Requirements: Copy verbatim the material from its first line to the line that holds "head towards -X.", including that line.

Dataset extract:
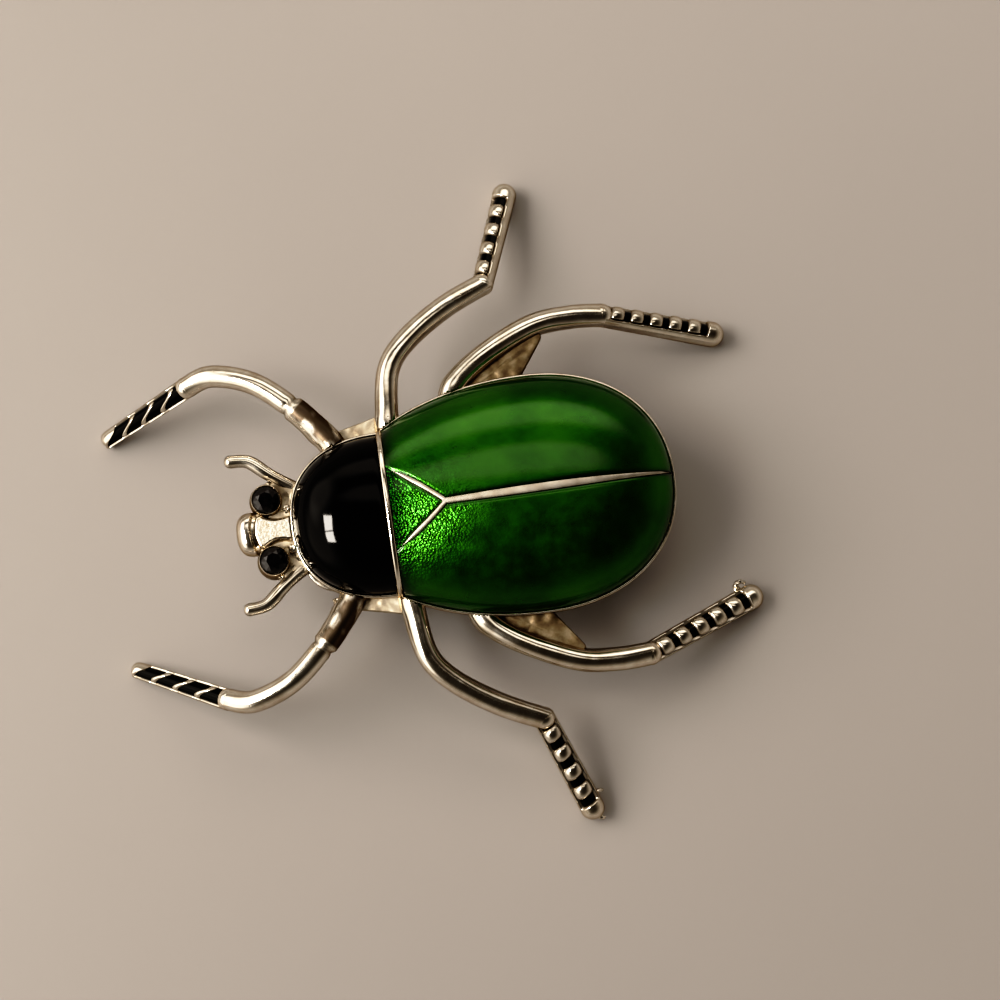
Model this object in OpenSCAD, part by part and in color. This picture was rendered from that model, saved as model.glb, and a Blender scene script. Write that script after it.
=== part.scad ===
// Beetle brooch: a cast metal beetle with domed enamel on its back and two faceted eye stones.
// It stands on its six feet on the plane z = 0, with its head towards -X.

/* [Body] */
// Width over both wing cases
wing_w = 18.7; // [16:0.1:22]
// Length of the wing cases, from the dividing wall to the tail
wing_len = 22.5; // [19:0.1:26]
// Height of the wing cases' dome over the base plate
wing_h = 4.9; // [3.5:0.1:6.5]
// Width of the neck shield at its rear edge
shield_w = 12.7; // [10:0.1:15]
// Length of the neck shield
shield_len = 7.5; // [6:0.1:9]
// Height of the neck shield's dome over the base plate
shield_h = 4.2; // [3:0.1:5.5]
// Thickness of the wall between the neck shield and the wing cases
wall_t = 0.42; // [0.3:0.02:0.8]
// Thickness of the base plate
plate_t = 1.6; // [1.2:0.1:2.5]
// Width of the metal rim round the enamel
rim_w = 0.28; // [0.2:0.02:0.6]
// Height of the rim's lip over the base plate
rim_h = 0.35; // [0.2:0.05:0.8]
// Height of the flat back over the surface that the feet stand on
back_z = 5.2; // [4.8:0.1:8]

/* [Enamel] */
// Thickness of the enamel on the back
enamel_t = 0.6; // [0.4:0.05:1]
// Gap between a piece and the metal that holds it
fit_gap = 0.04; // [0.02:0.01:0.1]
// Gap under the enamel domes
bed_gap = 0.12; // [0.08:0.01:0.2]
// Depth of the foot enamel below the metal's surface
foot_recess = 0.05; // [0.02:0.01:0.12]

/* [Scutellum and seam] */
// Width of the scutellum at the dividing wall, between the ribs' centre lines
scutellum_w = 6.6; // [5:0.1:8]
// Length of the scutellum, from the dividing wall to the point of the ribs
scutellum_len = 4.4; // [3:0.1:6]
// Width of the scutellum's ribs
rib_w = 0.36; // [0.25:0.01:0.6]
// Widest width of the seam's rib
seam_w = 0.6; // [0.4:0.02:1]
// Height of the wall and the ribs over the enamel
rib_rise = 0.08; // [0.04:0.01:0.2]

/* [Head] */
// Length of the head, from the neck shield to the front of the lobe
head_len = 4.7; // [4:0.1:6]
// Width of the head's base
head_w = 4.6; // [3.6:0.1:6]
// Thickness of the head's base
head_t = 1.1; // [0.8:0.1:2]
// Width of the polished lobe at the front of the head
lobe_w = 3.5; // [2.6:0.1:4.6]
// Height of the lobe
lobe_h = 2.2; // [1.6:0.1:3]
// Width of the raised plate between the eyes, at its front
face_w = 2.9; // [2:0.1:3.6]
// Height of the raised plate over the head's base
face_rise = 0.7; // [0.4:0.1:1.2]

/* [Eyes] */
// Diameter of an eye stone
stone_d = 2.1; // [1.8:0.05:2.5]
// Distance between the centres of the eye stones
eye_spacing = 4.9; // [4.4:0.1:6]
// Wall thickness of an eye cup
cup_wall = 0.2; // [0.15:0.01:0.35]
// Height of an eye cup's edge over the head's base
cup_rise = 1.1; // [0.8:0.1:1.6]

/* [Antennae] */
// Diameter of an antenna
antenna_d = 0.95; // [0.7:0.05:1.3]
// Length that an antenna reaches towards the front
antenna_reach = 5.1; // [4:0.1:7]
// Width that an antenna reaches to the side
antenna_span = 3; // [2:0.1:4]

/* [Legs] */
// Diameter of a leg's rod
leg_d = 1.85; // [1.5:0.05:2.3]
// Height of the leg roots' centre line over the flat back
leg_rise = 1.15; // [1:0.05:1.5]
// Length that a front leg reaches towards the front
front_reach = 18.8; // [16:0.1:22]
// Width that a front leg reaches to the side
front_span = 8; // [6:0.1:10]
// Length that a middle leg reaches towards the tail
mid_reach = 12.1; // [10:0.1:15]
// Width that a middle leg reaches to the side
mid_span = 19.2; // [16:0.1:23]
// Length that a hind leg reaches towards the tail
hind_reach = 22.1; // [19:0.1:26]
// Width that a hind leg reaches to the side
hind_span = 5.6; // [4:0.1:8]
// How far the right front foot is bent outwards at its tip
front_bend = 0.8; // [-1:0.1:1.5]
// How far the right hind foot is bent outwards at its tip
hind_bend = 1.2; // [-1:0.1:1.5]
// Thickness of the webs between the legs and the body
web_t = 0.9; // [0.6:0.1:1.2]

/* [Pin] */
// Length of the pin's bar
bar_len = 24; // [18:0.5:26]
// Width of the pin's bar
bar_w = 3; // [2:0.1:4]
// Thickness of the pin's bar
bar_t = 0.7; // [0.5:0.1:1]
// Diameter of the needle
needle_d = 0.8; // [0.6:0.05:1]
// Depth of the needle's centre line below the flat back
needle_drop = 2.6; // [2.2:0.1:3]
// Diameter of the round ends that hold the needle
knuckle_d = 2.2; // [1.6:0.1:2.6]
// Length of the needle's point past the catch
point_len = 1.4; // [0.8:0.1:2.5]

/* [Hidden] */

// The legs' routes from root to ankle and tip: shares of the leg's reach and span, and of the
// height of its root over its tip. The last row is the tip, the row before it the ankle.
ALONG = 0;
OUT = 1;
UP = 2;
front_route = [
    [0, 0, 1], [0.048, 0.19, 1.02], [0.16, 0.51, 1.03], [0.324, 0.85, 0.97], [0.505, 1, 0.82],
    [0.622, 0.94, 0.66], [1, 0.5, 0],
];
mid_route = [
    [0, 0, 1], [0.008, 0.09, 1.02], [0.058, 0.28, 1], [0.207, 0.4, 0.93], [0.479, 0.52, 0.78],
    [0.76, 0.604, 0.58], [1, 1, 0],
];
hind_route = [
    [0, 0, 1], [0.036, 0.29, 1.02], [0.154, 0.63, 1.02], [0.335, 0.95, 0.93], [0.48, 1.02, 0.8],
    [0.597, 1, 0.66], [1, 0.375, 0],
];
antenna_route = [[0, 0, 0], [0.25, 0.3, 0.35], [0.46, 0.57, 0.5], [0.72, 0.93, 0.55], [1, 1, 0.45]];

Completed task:
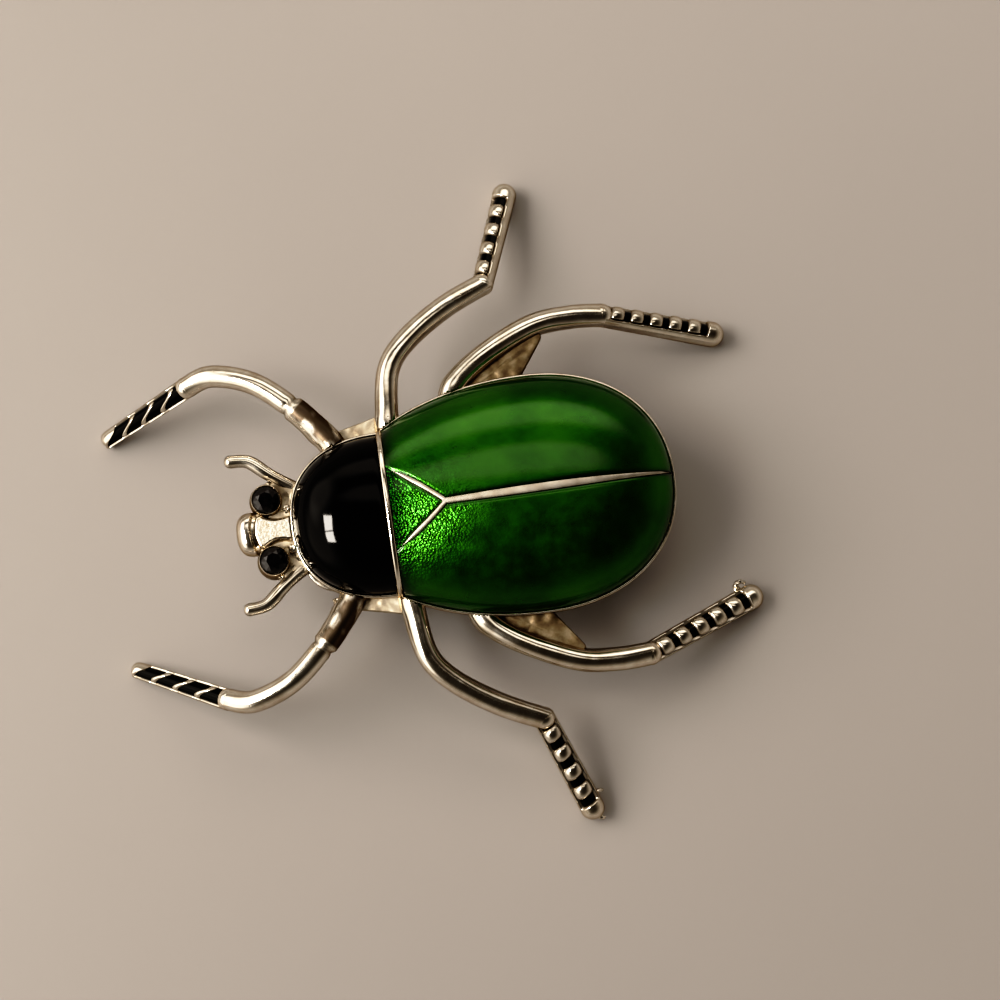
Model this object in OpenSCAD, part by part and in color. This picture was rendered from that model, saved as model.glb, and a Blender scene script. Write that script after it.
=== part.scad ===
// Beetle brooch: a cast metal beetle with domed enamel on its back and two faceted eye stones.
// It stands on its six feet on the plane z = 0, with its head towards -X.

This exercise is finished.